_SET PROBLEM:_ Every line in the listing is to be echoed verbatim.

_DATA BLOCK:_
━━━━━━━━━━━━━━━━━━━━

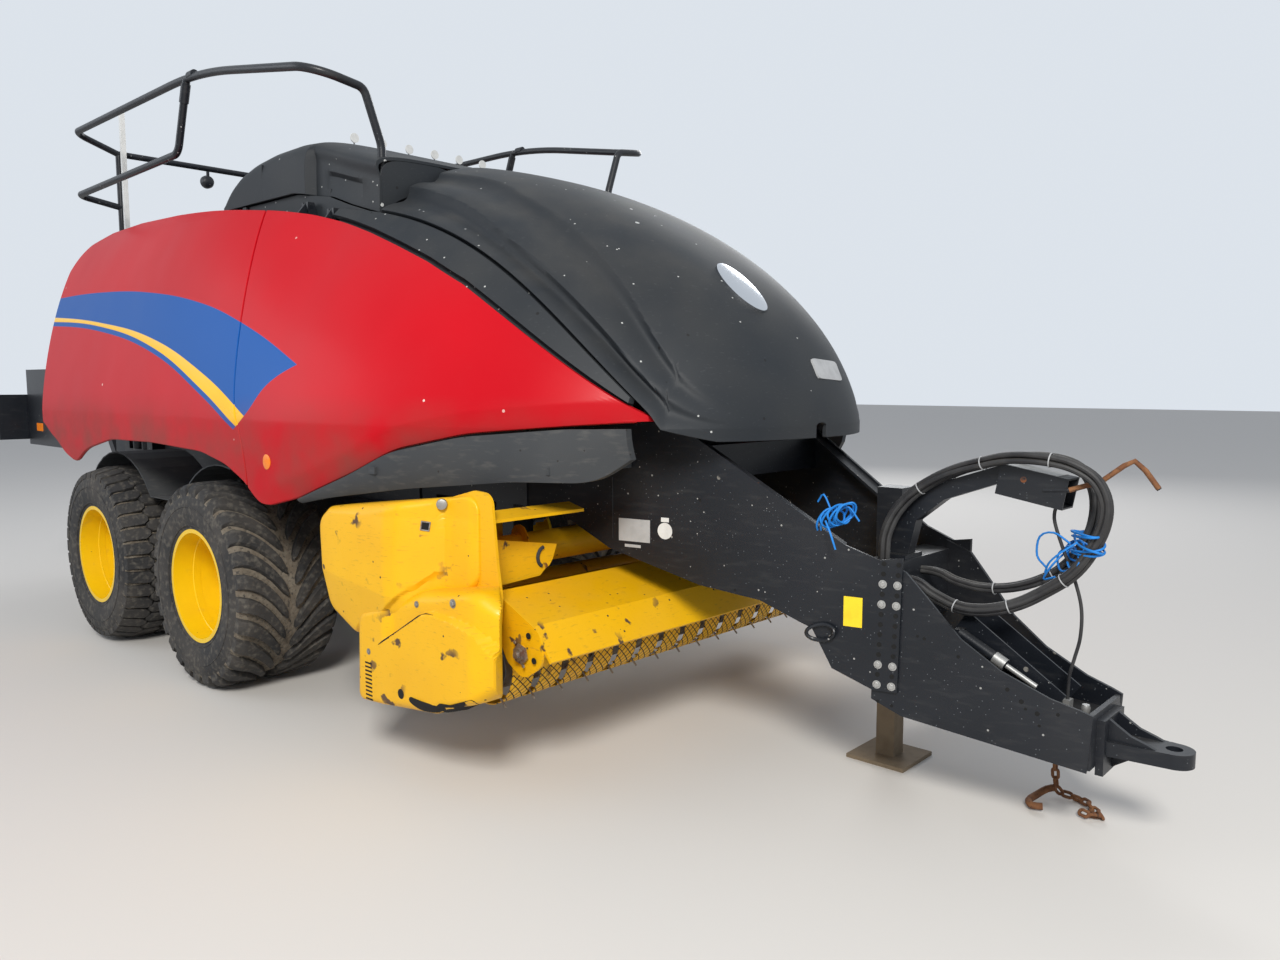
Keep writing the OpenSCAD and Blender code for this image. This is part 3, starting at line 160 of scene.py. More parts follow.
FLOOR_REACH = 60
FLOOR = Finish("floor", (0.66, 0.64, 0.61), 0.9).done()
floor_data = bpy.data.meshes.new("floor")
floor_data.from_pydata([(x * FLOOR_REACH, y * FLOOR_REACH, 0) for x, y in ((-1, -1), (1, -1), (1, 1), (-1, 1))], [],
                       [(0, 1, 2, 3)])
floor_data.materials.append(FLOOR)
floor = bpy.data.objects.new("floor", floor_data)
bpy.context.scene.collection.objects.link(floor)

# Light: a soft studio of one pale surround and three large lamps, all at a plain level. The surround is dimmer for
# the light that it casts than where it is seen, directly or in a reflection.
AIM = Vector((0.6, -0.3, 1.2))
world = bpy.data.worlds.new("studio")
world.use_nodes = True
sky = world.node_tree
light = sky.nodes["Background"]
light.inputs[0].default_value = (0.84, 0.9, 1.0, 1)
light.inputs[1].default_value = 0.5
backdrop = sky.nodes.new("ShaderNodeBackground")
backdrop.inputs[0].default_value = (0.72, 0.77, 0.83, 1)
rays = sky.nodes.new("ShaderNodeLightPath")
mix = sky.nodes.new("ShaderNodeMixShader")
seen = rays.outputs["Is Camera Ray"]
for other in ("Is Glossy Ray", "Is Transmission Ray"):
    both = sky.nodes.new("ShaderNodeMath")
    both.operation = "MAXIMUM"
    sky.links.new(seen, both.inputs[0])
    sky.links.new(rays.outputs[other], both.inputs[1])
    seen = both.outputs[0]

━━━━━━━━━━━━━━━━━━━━

_FINISHED EXERCISE:_
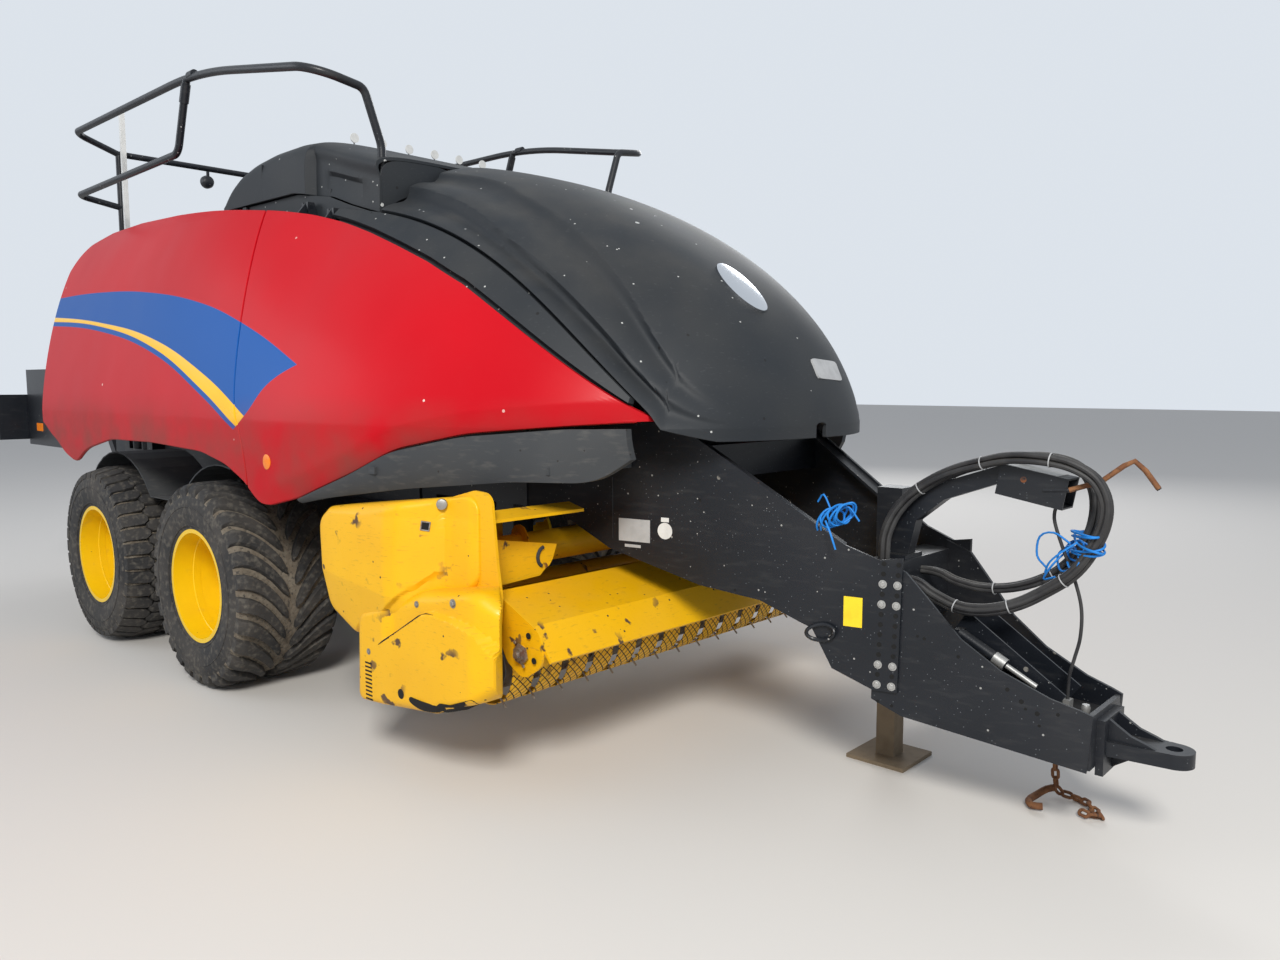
Keep writing the OpenSCAD and Blender code for this image. This is part 3, starting at line 160 of scene.py. More parts follow.
FLOOR_REACH = 60
FLOOR = Finish("floor", (0.66, 0.64, 0.61), 0.9).done()
floor_data = bpy.data.meshes.new("floor")
floor_data.from_pydata([(x * FLOOR_REACH, y * FLOOR_REACH, 0) for x, y in ((-1, -1), (1, -1), (1, 1), (-1, 1))], [],
                       [(0, 1, 2, 3)])
floor_data.materials.append(FLOOR)
floor = bpy.data.objects.new("floor", floor_data)
bpy.context.scene.collection.objects.link(floor)

# Light: a soft studio of one pale surround and three large lamps, all at a plain level. The surround is dimmer for
# the light that it casts than where it is seen, directly or in a reflection.
AIM = Vector((0.6, -0.3, 1.2))
world = bpy.data.worlds.new("studio")
world.use_nodes = True
sky = world.node_tree
light = sky.nodes["Background"]
light.inputs[0].default_value = (0.84, 0.9, 1.0, 1)
light.inputs[1].default_value = 0.5
backdrop = sky.nodes.new("ShaderNodeBackground")
backdrop.inputs[0].default_value = (0.72, 0.77, 0.83, 1)
rays = sky.nodes.new("ShaderNodeLightPath")
mix = sky.nodes.new("ShaderNodeMixShader")
seen = rays.outputs["Is Camera Ray"]
for other in ("Is Glossy Ray", "Is Transmission Ray"):
    both = sky.nodes.new("ShaderNodeMath")
    both.operation = "MAXIMUM"
    sky.links.new(seen, both.inputs[0])
    sky.links.new(rays.outputs[other], both.inputs[1])
    seen = both.outputs[0]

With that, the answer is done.